Minority bias assessment in healthcare

Nowadays machine learning algorithms are used in every aspect of our daily lives from speech recognition, available in a lot of smartphones, and fraud prevention in finance. Specific attention is in the medical field, in which the need to collect high-quality data is fundamental in order to get precise results. Despite this, high-quality data is not enough to consider a result precise and good. Another important concept is Fairness, which can be seen as the absence of bias inside a dataset. The presence of bias in data could lead to wrong results, threatening directly the life of patients. For this reason, it turns out to be fundamental to find and study systems able to manage bias, evaluate their capabilities, and test them in the healthcare domain, creating a catalogue based on their capabilities and bringing together from a theoretical point of view the different measures of fairness adopted by each system. In this thesis, we focus on the study of a specific bias in the Healthcare field, Minority Bias. We start from a method already developed which suggests the step to follow to identify and measure this type of bias, and we conduct a theoretical and a practical study through the use of three systems able to measure and mitigate this bias, respectively Ranking Facts, AI Fairness 360, and FairLearn. The studies have been performed on three real-world datasets: two datasets on diabetes, the first in the diagnostic field, which goal is to predict diabetes in female patients, and the second one with the goal to study the therapy change for diabetic patients. The third dataset study instead heart disease. The result obtained has permitted us to validate the pipeline methodology on which this thesis is based, making a catalogue of the metrics used to identify this type of bias, understand if a pre-defined technique for mitigating this type of bias exists, and how to detect its presence in the diagnostic field.
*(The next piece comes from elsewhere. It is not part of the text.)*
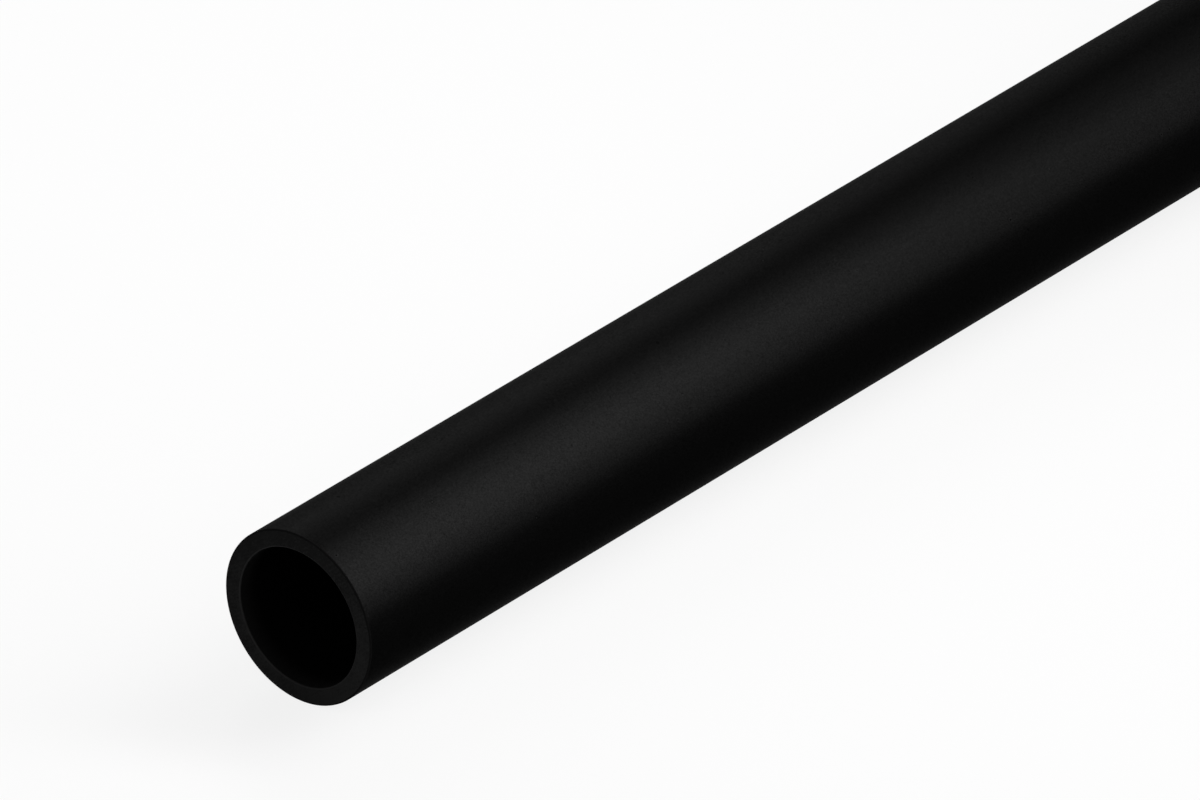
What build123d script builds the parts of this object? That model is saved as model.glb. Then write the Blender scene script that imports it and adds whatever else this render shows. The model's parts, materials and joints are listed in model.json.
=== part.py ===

Oggigiorno gli algoritmi sono usati in molti aspetti della nostra vita, particolare attenzione viene rivolta al campo medico, in cui la necessità di raccogliere dati di qualità è un aspetto fondamentale. Tuttavia non è solo la qualità dei dati ad essere importante ma anche la Fairness, che possiamo vedere come l'assenza di bias nei dati. La presenza di bias nei dati può portarci ad avvere dei risultati errati, compromettendo direttamente la salute dell'individuo. Per questo motivo, risulta fondamentale trovare e studiare sistemi in grado di gestire i bias, valutarne le capacità e testarli in ambito sanitario, creando un catalogo basato sulle loro capacità e che riunisca da un punto di vista teorico le diverse misure di fairness adottate da ciascun sistema. In questa tesi ci siamo concentrati sullo studio di un bias particolare nel campo dell'Healthcare, ossia il Minority Bias. E' stato condotto uno studio teorico su di esso, per poi studiarlo nella pratica attraverso tre sistemi, rispettivamente Ranking Facts, AI Fairness 360 e FairLearn. Gli studi condotti sono stati volti a studiare questo Bias su tre dataset, i primi due sulla malattia del diabete, il primo in campo diagnostico, il cui scopo è la predizione di diabete in pazienti di sesso femminile, il secondo ha lo scopo di valutare il ritorno di un individuo diabetico in ospedale con un conseguente cambio di dose, mentre il terzo riguardante malattie cardiovascolari. I risultati ottenuti ci hanno permesso di chiarire se esista una tecnica pre-definita da utilizzare per rimuovere questo tipo di Bias, come poterlo misurare in modo efficiente preso come contesto il campo diagnostico e validare la pipeline utilizzata per la rilevazione di questo tipo di bias.